The garden glory days |
1. I’m too busy. I work at gardening for others, I do all our business and personal paperwork, I’m Fitzgeralds Gardening’s CFO. I write articles for magazines and this blog. I keep journals. I spend hours on the phone every month with my kids and my female relatives. (Okay, not so much with the boys these days. Little buggers went and got their own lives.) I email a lot, and in the form of real letters, complete with greetings and closings, indented paragraphs, correct spelling, and complete sentences. I subscribe to six gardening magazines and The Writer. I buy books like they’re going out of style. I’m addicted to BBC cozy mysteries. My Monday-through-Saturday home chores include doing dishes and laundry, and what passes for the weekly houseclean. (F.Y.I., Tim does all the cooking, maintains both our trucks and the mechanical house systems, mows the lawn and cleans the litter box. Everything else we share, except the ironing. Nobody does that.)
2. I’m too old. I get tired easier. I get cranky easier. I choose not to go outside when it’s too hot. I refuse to go outside when it’s too cold. My knees are getting creaky. I have one dodgy elbow. Those 50-pound bags of Kow don’t get any lighter.

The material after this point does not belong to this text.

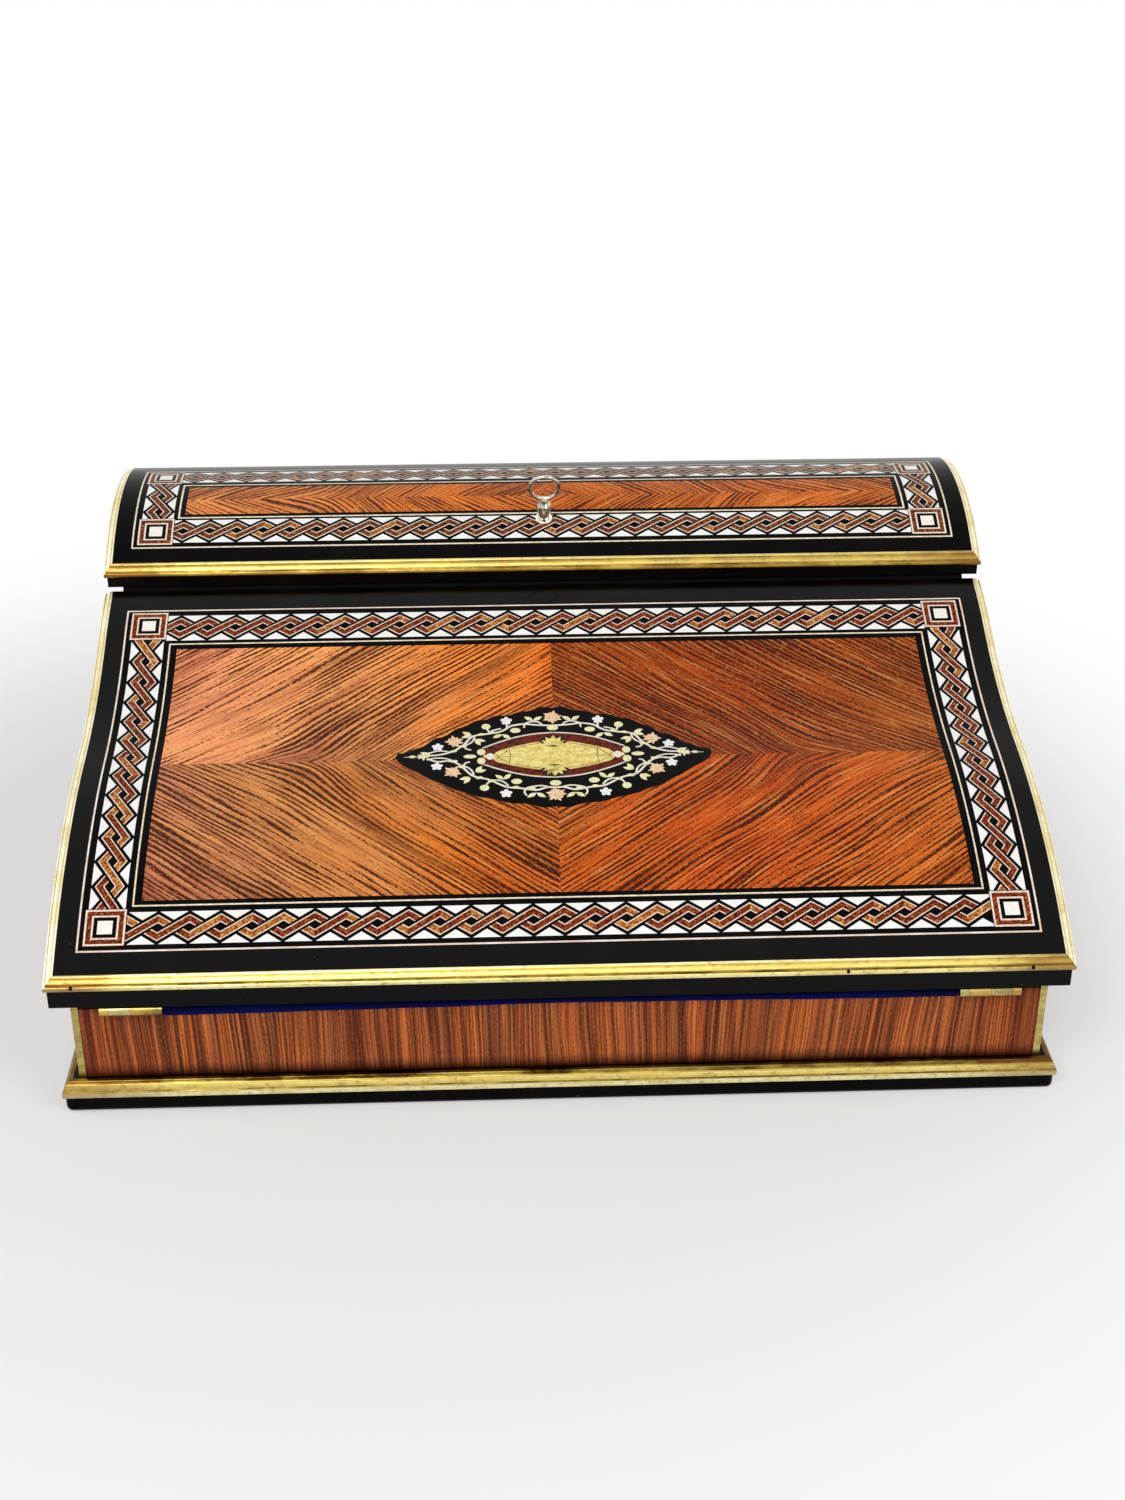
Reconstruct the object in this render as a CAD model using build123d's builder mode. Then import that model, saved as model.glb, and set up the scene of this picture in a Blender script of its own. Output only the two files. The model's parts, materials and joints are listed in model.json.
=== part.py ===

3. I’m too disorganized. Whatever tool I want is invariably somewhere else. I don’t always remember just where I put it last, either.
4. I’m too distractible. I frequently have trouble making myself stick to finishing one task before dithering off to tend to some other, usually unrelated, little job. (Ask Tim for corroboration. This trait of mine drives him nuts.)
5. Nature is against me. After all, she invented mosquitoes, fleas, biting flies, no-see-ums, pickleworms, sand spurs and poison ivy.
Defiant Lycoris radiata in front of frozen Siberian iris |
But then I looked closer, and the line from Shelley’s “Ode to the West Wind” came to mind: “If winter comes, can spring be far behind?”
In front of a frozen clump of Siberian iris, graceful white-striped blades of Lycoris radiata (spider lily) foliage defied all of this December’s miserable weather. Likewise, stokes aster (Stokesia laevis) rosettes and the stubby sword-shaped leaves of Peruvian squill (Scilla peruviana) hunkered down, unrepentantly verdant. Even in the blasted vegetable garden, the strawberry plants promised better days on the way. On the other side of the yard, the squirrels have left about 20 buds on the paperbush (Edgeworthia chysantha), and the hardy cyclamen (Cyclamen hederifolium) foliage glowed.
Cyclamen hederifolium, a bright spot in winter |
Over the years, we occasionally undertook jobs that felt like we’d bitten off more than we could chew once we got to work on the ground. Tim always rallied the troops (me) by saying, “Think like an ant. Concentrate on moving one grain of sand at a time. That’s how we’ll work through this—one grain at a time.” (I always kind of expected him to break into a rousing chorus of “High Hopes,” but he never did.)
He’s right, though. Doesn’t matter if I’m too tired, too ancient, too flustered, too fluttery, too flummoxed. All I have to do is pick up the grain closest to me, and shift it.
Out-of-control eleagnus hedge |
Okay, so what if the eleagnus hedge and the wisteria are out of control? I know what to do about that. Whack away. Good stress reliever. So what if my garden is a formless mass of random vegetation? I can handle rearranging that, too, with a plan on paper translated to moving first one plant, then another. Pickleworms threatening the cucurbits again? Plant earlier, keep them under row-cover. January’s traditionally a quiet month for the Fitzes, work-wise: I can use part of that down-time to whip 2011’s gardens into some kind of shape.
That is, as soon as the temperatures moderate, the wind calms down, those two Carolina Gardener articles get sent out, my neck stops aching and my allergies abate. After all, in addition to being the time of year for resolutions, ’tis also the season for excuses, right?
Thanks for stopping by. Will let you know how I get on.